母は席について食券を差し出すと、おもむろに財布から、70歳以上になると行政機関から交付される「敬老優待乗車証」を僕に見せて、「これがあったら、どの鉄道でもバスでもタダになるから、見舞いに行くときでも助かるわ」と言った。それだけでなく、ほとんどの博物館や美術館などが70歳になると無料で入れてしまうらしい。僕は果たして自分がそこまで生きるのだろうか?と思いながら、東京で使っている電子マネーのカードなどを示しながら、しばし自分の暮らしぶりを話した。
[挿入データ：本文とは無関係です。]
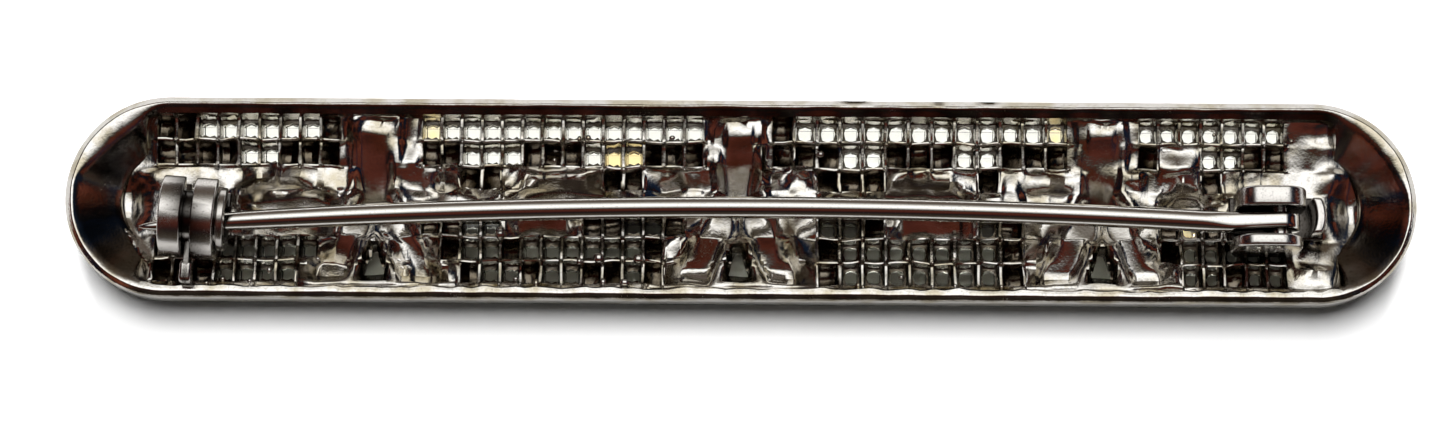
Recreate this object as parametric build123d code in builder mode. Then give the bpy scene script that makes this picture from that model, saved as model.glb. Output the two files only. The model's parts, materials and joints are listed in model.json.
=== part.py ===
# Bar brooch: a cast, hollow-backed bar set with small square stones, with a
# hinged pin stem and a turning safety catch soldered to its back.
# It lies on its front. +X runs along the bar, +Y is the top edge as worn,
# +Z points out of the back. The origin is under the middle of the bar.
import os
from collections import namedtuple
from math import cos, radians, sin, tan

from build123d import *

os.makedirs("parts", exist_ok=True)

# Outline of the bar
LENGTH = 76.4
WIDTH = 11.68
RAIL_TOP = 3.75
RAIL_WIDTH = 0.55
RAIL_FILLET = 0.38
WALL_DRAFT = 4.0
RAIL_SLOPE = 12.0

# Section across the bar: a flat middle band and two sides that turn up
FRONT_Z = 0.65
RIB_Z = 2.35
BAND_HALF = 2.02
SIDE_TILT = 12.0
RELIEF_HEIGHT = FRONT_Z
GRID_END = 33.35
CLEAR = 1.0

# Smooth hollows on the back and the raised forms on the front
TROUGH_FLOOR = 1.4
TROUGH_DRAFT = 20.0
TROUGH_START = RIB_Z + 0.7
LENS_FLOOR = 1.5
LENS_DRAFT = 22.0
LENS_HOLLOW = 0.94
LENS_SHOULDER = 0.45
RELIEF_ROOT = RIB_Z - 0.3
SCOOP_FLOOR = 1.8
SCOOP_RIM = 0.6
SCOOP_SLOPE = 42.0

# Cells and stones, sizes in the plane of the cell
ROW_PITCH = 1.43
RIB_WIDTH = 0.23
POCKET_DEPTH = 0.75
HOLE_X = 0.72
HOLE_Y = 0.78
SEAT_SIZE = 1.06
SEAT_DEPTH = 0.45
STONE_SIZE = 1.0
STONE_TABLE = 0.66
STONE_CULET = 0.68
STONE_CROWN = 0.2
STONE_GIRDLE = 0.05
STONE_PAVILION = 0.36
STONE_SINK = 0.02

# A letter for each cell, as seen from the back: o is cut through, x is a blind
# pocket, a full stop is smooth metal. The rows run from the top edge down.
Section = namedtuple("Section", "first_x pitch rows")
SECTIONS = [
    Section(-32.65, 1.17, (
        "xxoooooox",
        "xxxxooxxx",
        ".........",
        ".........",
        ".........",
        "xxxooooo.",
        "xxxoooo..",
    )),
    Section(-17.6, 1.15, (
        "oooooooooooooo",
        "xxoooxxxoooxxx",
        "..xx.....xx...",
        "..............",
        "xxoo....xxoox.",
        ".xooxoooooox..",
        "..xooxooxxox..",
    )),
    Section(2.35, 1.3, (
        "xoooooooooooo",
        "xxxooxxxooxxx",
        "..xxx....x...",
        ".............",
        "..oox....ox..",
        "..xooooooox..",
        "..xooooooo...",
    )),
    Section(23.1, 1.2, (
        "ooooooo",
        "x..ooxx",
        "...x...",
        ".......",
        ".xox...",
        ".xooooo",
        "..ooxoo",
    )),
]

# Three branching forms: a bar from the top edge that splits in two legs
BRANCHES = {"left": -20.75, "middle": -0.15, "right": 20.45}
BRANCH_HALF = 1.15
BRANCH_TOP = 4.75
BRANCH_FORK = 0.8
BRANCH_BAR_END = -0.7
BRANCH_OVERLAP = 0.2
LEG_FOOT_Y = -4.8
LEG_START = -1.5
LEG_FOOT_IN = 1.6
LEG_FOOT_OUT = 4.1

# A tapered stone sits between the two legs of each branch
WEDGE_TOP = 2.49
WEDGE_BOTTOM = 4.49
WEDGE_TOP_HALF = 0.3
WEDGE_BOTTOM_HALF = 0.95
WEDGE_GAP = 0.03
WEDGE_TABLE_INSET = 0.2
WEDGE_HOLE_INSET = 0.22
WEDGE_POCKET_INSET = -0.12
WEDGE_POCKET_RISE = 0.1
# How far each corner moves along the bar for an inset of 1
WEDGE_TOP_SHARE = 0.6
WEDGE_BOTTOM_SHARE = 1.2

# Low lens forms along the middle band
Lens = namedtuple("Lens", "x y length height")
LENSES = [
    Lens(-25.7, 0.0, 6.0, 2.8),
    Lens(-9.6, 0.0, 8.0, 2.8),
    Lens(10.0, -0.1, 6.4, 2.8),
    Lens(25.2, 0.05, 3.2, 2.4),
]

# Pin stem, hinge and rivet
PIVOT_X = 30.2
PIVOT_Y = -1.42
PIVOT_Z = 4.65
STEM_RADIUS = 0.62
STEM_EYE = 1.1
STEM_EYE_THICK = 1.06
STEM_NECK_X = 27.4
STEM_BOW = 0.98
TIP_X = -33.7
TIP_Y = -2.04
RIVET_RADIUS = 0.42
RIVET_PLAY = 0.05
RIVET_BORE = RIVET_RADIUS + 0.02
RIVET_HEAD = 0.06
Station = namedtuple("Station", "x radius")
STEM_STATIONS = [
    Station(27.1, STEM_RADIUS),
    Station(18.0, STEM_RADIUS),
    Station(8.0, STEM_RADIUS),
    Station(-2.0, STEM_RADIUS),
    Station(-12.0, STEM_RADIUS),
    Station(-22.0, STEM_RADIUS),
    Station(-27.5, 0.55),
    Station(-31.6, 0.42),
    Station(-33.0, 0.24),
    Station(TIP_X, 0.06),
]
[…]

こうして向き合って話すのは確か10数年ぶりかになるはずなのだが、不思議と喜びは感じない。
そのうちに料理が到着し、母はご飯を口に含んで「このご飯、よう炊けてるわ」と言った。
「しかしほんまに、惚けてくれへんかっただけでも助かったわ」食べながら母は父の話をし始めた。「あの人にはほんまに、いいようにされたもんなぁ」
病院に行くタクシーの中で、母は自分の結婚指輪の話をした。なんでも父は、結婚したら作ってやると母に約束した結婚指輪を、ついに作らなかったらしい。母はそのころすでに働いていたので、世間の目もあって、結局自分で結婚指輪を作って自分の指にはめたのだそうだ。
「とことんまで照れ屋なんやな」僕は父がそこまで恥知らずだったとは思いも寄らなかったので、軽いショックを受けたものの、これまでのことを考えればある程度予想できたことでもあったので、そう答えた。そして父からはそのことについて、その後まったく詫びの一つもなかったらしい。僕は自分のなかにそう言った要素が少しでもあるのかどうかについて、しばし自問自答してみた。資金的な障害は当然のようにあるかも知れないけれども、そんな強情を張ったところで自分が得るところは少なそうなので、結局はそんなことはしないだろうと思うのだが、それでも同じ血を引く人間である以上、自分の中にそう言った要素が多少なりともあるのではないかと、ついつい探りを入れてしまう自分が少し哀しい。
父は家族でどこかに出かける約束をしていたときでも、当日になると態度を突然翻してしまうことが多かった。そして矛盾を問い詰められると逆上するのだ。もちろん仕事で疲れていたこともあったのだろうが、それならば最初からそうした約束はしなければ良いだけの話なので、そうしたときにだけ発揮される父の奇妙な義務感は、逆にこの人間をより幼稚な人間に見せていた。結局、僕たち家族は、何らかのかたちでこの人間のそうした曖昧で中途半端な態度に振り回され続け、結局は漠然と散りぢりになってしまった。そうした人間が惚けるのを見るのは腹立たしい話なので、母の意見には同意できるのだった。
結局母は、出てきた鉄火丼の量が多かったのか、上に乗っていたマグロとご飯を少しだけ食べて、あとはほとんどを残した。「なんや、おいしいんとちゃうんかいな」「いや、やっぱり量は多いわ」僕らはそのまま店を後にした。
店を出てそのまま駅へと歩きながら、僕は母に言った。「でも意外と、健康そうに見える老人が、いきなりポックリ逝ってしまうんやで」まぁそうかもな。と母は軽く笑いながらそう言った。そう言いながら僕は確信している。もしそうなったら僕たち兄弟は完全にばらばらになるだろう。おそらく法事などは早いうちに有耶無耶になるだろうし、それどころかお互いの連絡さえも数年おきぐらいにしか取らなくなるだろう。しかし僕はどこかで、それを静かに期待し、むしろそうした境遇を愛そうとさえ感じている自分が居るのを感じている。親を心の奥底から愛せるほどには人生の喜びを甘受していない人間にとっては、むしろそういった考え方の方が親しく感じられるものなのだ。自分の人生の終局がほとんど見えてきた人間からすれば、なおのことだろう。甚だ不謹慎な話かも知れないが、不謹慎な親元で育つとこうなるという好例だと思う。以て他山の石とされたいところだ。